With the recent Covid-19 global pandemic causing widespread market volatility across all asset classes, the Financial Commission reminds traders of the sensible ways to protect their account using practical ways of risk management.
During unprecedented global shocks and market events, traders should be aware of the following:
- Market prices can swing violently without advanced notice or contrary to principles of technical price analysis, such as support and resistance levels
- Prices can gap during spikes in volatility due to the volume of traders/orders in the market, as well as participants wishing to conduct trades
- Price gaps should be expected following scheduled or temporary market closings during catastrophic or unprecedented events that influence the markets
- Margin requirements to hold an FX or CFD position may change and impact traders accounts, as brokers adjust risk tolerance for customers and
In order to protect your trading positions, use sensible ways to manage risk in your account:
- Always mind the minimum margin requirements set out for each product you are trading and calculate at which price you will need to deposit more funds into your trading account to continue to hold positions, should those positions go against you in the market
- Know your trading account’s liquidation level in order to understand at what price positions will be liquidated automatically if the insufficient margin is held on the trading account
- Reduce your trading positions going into temporary or scheduled market closings, for example on weekends to avoid adverse price gaps
- Always use “stop-loss” orders to protect all positions you open on the market
During the recent market turmoil, there have been numerous price gaps in different financial products, including currencies, oil, and equities. Such gaps often happen without any warning or analytical information to suggest such an event will take place. During such market events, the prices quoted for executing trades and orders can vary significantly from one tick to the next and lead to an order not being filled or filled at a worse or better price than intended.
In order to avoid risks of price gap movements, it is suggested to reduce the size of your trading position before market closing – for example, overnight rollovers for such CFD products, as oil contracts and over the weekend. During increased market volatility, the opening price following the resumption of trading can often be far away from the previous closing price. By reducing your trading position, you can reduce the risk of losses due to such price discrepancy. By closing positions entirely before market close over the weekend traders essentially remove all risks of adverse price changes at market open the following business day.
Using Stop Loss Orders
A great way to limit downside risk to open trades is to use contingent orders, such as “stop-loss”, to reduce the negative exposure should the price of the instrument you are trading go against you. Such order types are commonplace on all popular trading platforms across FX, CFD, and equities brokers. When using stop-loss orders traders are advised to study their broker’s policy on stop-loss order executions, as such orders may in certain volatile market situations be triggered and filled at a price that is different from the requested price in the order. In such situations, the trader’s order can be filled at a worse price than requested. Your broker’s trading policies will explain how the broker deals with such situations so you can plan your trading strategy accordingly.
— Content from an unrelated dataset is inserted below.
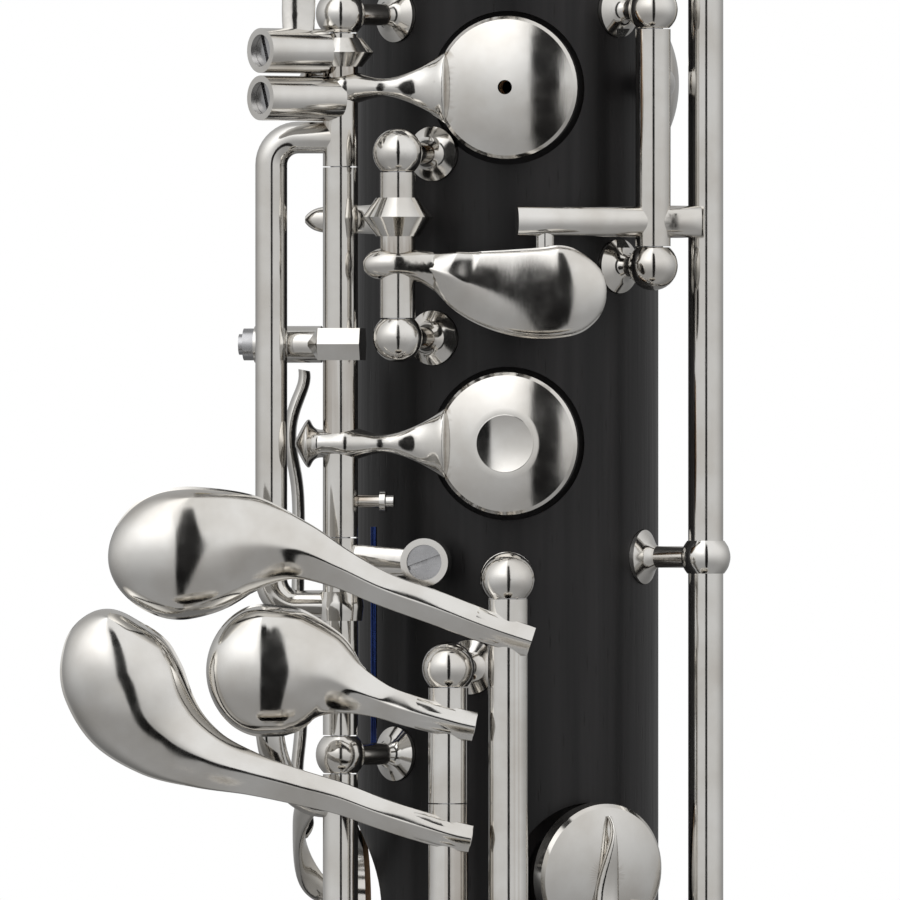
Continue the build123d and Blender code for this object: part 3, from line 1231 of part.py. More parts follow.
def floor_peg():
    """The steel floor peg with its blunt round foot."""
    with BuildPart() as peg:
        with BuildSketch(Plane.XZ) as profile:
            with BuildLine():
                Polyline((0, 0), (5.0, 0), (6.2, 1.4), (6.2, 14.0), (PEG_RADIUS, 17.0),
                         (PEG_RADIUS, PEG_SHOWN + PEG_INSERTED - 1.0),
                         (PEG_RADIUS - 1.0, PEG_SHOWN + PEG_INSERTED), (0, PEG_SHOWN + PEG_INSERTED),
                         close=True)
            make_face()
        revolve(profile.sketch, axis=Axis.Z)
    save(peg.part, "floor_peg")


def peg_thumbscrew():
    """The winged screw that clamps the peg."""
    z = PEG_SHOWN + 11.0
    out = PEG_RADIUS + RECEIVER_WALL + 3.4
    with BuildPart() as screw:
        add_disc(Plane(origin=(0, PEG_RADIUS + 0.3, z), z_dir=(0, 1, 0)), THUMBSCREW_RADIUS, out - PEG_RADIUS + 4.0)
        add_disc(Plane(origin=(0, out + 0.4, z), z_dir=(0, 1, 0)), 3.8, 3.0)
        with Locations((0, out + 5.6, z)):
            Box(16.0, 6.0, 2.4)
        fillet(screw.edges().filter_by(Axis.Z).group_by(Axis.Y)[-1], 2.0)
    save(screw.part, "peg_thumbscrew")


# ---------------------------------------------------------------- fittings at the back
def strap_ring():
    """The plate and ring that the player's strap hooks into."""
    z = LOWER_TOP - 34.0
    with BuildPart() as ring:
        with BuildSketch(face_plane(180, BODY_RADIUS - 3.0, z)):
            RectangleRounded(14.0, 26.0, 4.0)
        extrude(amount=4.8)
        with BuildSketch(Plane(origin=place(180, BODY_RADIUS + 8.2, z) + Vector(-1.6, 0, 0), z_dir=(1, 0, 0))):
            Circle(7.0)
        extrude(amount=3.2)
        add_disc(Plane.XY.offset(z - 20.0), BODY_RADIUS, 40.0, Mode.SUBTRACT)
        add_disc(Plane(origin=place(180, BODY_RADIUS + 8.6, z) + Vector(-5, 0, 0), z_dir=(1, 0, 0)), STRAP_HOLE,
                 10.0, Mode.SUBTRACT)
    save(ring.part, "strap_ring")


STRAP_HOLE = 4.0


def thumb_rest():
    """The hook at the back that the right thumb carries."""
    z = STACK + 18.0
    with BuildPart() as rest:
        with BuildSketch(face_plane(180, BODY_RADIUS - 3.0, z - 4.0)):
            RectangleRounded(15.0, 30.0, 5.0)
        extrude(amount=5.0)
        with BuildSketch(Plane(origin=place(180, BODY_RADIUS, z) - Vector(8.0, 0, 0), x_dir=(0, 1, 0),
                               z_dir=(1, 0, 0))):
            with BuildLine():
                Polyline((0.0, 5.0), (16.0, 2.6), (24.0, -4.0), (26.4, -3.4), (27.0, -1.0), (18.4, 6.2),
                         (0.0, 8.6), close=True)
            make_face()
        extrude(amount=16.0)
        add_disc(Plane.XY.offset(z - 30.0), BODY_RADIUS, 60.0, Mode.SUBTRACT)
    save(rest.part, "thumb_rest")


# ---------------------------------------------------------------- everything
def right_hand_keys():
    """Keys of the lower joint."""
    plateau_key("right_index", STACK_LINE, INDEX_SEAT, STACK_LINE.above(2), STACK_LINE.below(3))
    vented_key()
    ring_finger_key()
    middle_finger_spoon()
    side_vent_key()
    top_touch_key()
    middle_touch_key()
    bottom_touch_key()
    low_f_key()
    rocking_key("rocker", ROCKER_PIVOT, ROCKER_SEAT, push_turn(), 20.5, 2.0, BODY_RADIUS + 7.6)
    low_e_flat_key()
    side_link()


def left_hand_keys():
    """Keys of the upper joint."""
    line = LEFT_LINE
    splits = (LEFT_STACK - 10.0, LEFT_STACK + 28.0)
    plateau_key("left_index", line, UPPER_INDEX_SEAT, splits[1] + END_GAP, line.below(1))
    plateau_key("left_middle", line, UPPER_MIDDLE_SEAT, splits[0] + END_GAP, splits[1])
    plateau_key("left_ring", line, UPPER_RING_SEAT, line.above(0), splits[0])
    plateau_key("thumb", THUMB_LINE, THUMB_SEAT, THUMB_LINE.above(0), THUMB_LINE.below(1))
    lever_key("trill", TRILL_LINE, TRILL_SEAT, LEFT_STACK - 94.0, 1, 13.0, 4.2, 1.5)
    lever_key("throat", THROAT_LINE, THROAT_SEAT, LEFT_STACK + 87.5, -1, 13.0, 4.4, 3.0)
    lever_key("c_sharp", C_SHARP_LINE, C_SHARP_SEAT, LEFT_STACK - 78.0, 1, 17.0, 5.0, 1.0)
    rocking_key("register", REGISTER_PIVOT, REGISTER_SEAT, 0.0, 30.0, 4.2, BODY_RADIUS + 7.6)
    left_low_lever()


def body_pieces():
    """Everything that stays still when the keys move, and the parts of the floor peg."""
    body_joints()
    body_rings()
    tenon_corks()
    stop_corks()
    posts()
    hinge_rods()
    needle_springs()
    neck()
    mouthpiece()
    reed()
    ligature()
    bell()
    peg_receiver()
    floor_peg()
    peg_thumbscrew()
    strap_ring()
    thumb_rest()


right_hand_keys()
left_hand_keys()
body_pieces()
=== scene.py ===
"""The looks of a bass clarinet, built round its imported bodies, in metres."""

import json
import logging
import math
from dataclasses import dataclass
from enum import Enum

import bmesh
import bpy
import numpy as np
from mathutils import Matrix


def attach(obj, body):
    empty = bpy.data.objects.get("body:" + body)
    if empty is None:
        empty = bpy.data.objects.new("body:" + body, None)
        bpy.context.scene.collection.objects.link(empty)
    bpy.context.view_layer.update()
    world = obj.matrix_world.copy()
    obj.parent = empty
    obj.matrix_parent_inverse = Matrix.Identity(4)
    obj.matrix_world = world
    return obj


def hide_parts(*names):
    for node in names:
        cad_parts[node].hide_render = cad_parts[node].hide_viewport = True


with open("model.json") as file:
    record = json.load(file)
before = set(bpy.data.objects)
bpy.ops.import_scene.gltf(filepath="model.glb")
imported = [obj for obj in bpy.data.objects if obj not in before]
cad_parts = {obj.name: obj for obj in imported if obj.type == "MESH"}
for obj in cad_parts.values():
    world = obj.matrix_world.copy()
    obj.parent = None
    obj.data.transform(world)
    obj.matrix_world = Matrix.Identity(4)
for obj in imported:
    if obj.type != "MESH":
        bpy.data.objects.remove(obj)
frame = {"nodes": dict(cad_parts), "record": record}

logging.basicConfig(level=logging.INFO, format="%(name)s: %(message)s")
log = logging.getLogger("bass clarinet")

Socket = bpy.types.NodeSocket
MM = 0.001
UP = np.array([0.0, 0.0, 1.0])
FRONT = np.array([0.0, -1.0, 0.0])
STACK = 456.9  # height of the middle of the right hand's keys, mm
ROUND = 120  # points round a turned piece


# ---------------------------------------------------------------- small sums
def unit(rows: np.ndarray) -> np.ndarray:
    """Each row scaled to length one."""
    return rows / np.maximum(np.linalg.norm(rows, axis=-1, keepdims=True), 1e-12)


def eased(table: np.ndarray, count: int, tip: float = 0.0) -> tuple[np.ndarray, np.ndarray]:
    """A smooth curve through the rows of a table.

    Each column is a cubic between neighbouring rows whose slopes are the differences of the rows
    round them, and the curve runs by the length of its first three columns.

    Args:
        table: rows of x, y, z and any further measures.
        count: how many rows to return.
        tip: how far to run straight on past the last row, mm.

    Returns:
        The new rows, and how far along each one is.
    """
    steps = np.linalg.norm(np.diff(table[:, :3], axis=0), axis=1)
    at = np.concatenate([[0.0], np.cumsum(steps)])
    slope = np.gradient(table, at, axis=0)
    where = np.linspace(0.0, at[-1] + tip, count)
    i = np.clip(np.searchsorted(at, where, side="right") - 1, 0, len(at) - 2)
    span = (at[i + 1] - at[i])[:, None]
    t = np.clip((where - at[i])[:, None] / span, 0.0, 1.0)
    rows = (
        (2 * t**3 - 3 * t**2 + 1) * table[i]
        + (t**3 - 2 * t**2 + t) * span * slope[i]
        + (3 * t**2 - 2 * t**3) * table[i + 1]
        + (t**3 - t**2) * span * slope[i + 1]
    )
    past = np.maximum(where - at[-1], 0.0)[:, None]
    rows[:, :3] += past * unit(table[-1:, :3] - table[-2:-1, :3])
    return rows, where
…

Closeout or Liquidation Level
If you’re trading on a Forex or CFD trading account with leverage, your account will have a “close out” or “liquidation level” – that is the level of margin in your account, at which the broker will automatically close all of your open trades and orders because you do not have any more free margin to keep positions open. Brokers can have a liquidation level of 150%, 100% or lower, such as 50%. This means that if the % of available margin level (i.e. net equity/required margin) in your account falls below this critical level, your traders/orders will be liquidated immediately. To reduce the risk of liquidations, we recommend that you know your closeout/liquidation level on the trading account. By calculating how low your available margin balance can go you can then understand how much more risk you can take on your open or pending trades and orders. Knowing how much available margin you must maintain at all times on your account will help you make better risk management decisions by incorporating the other risk factors above.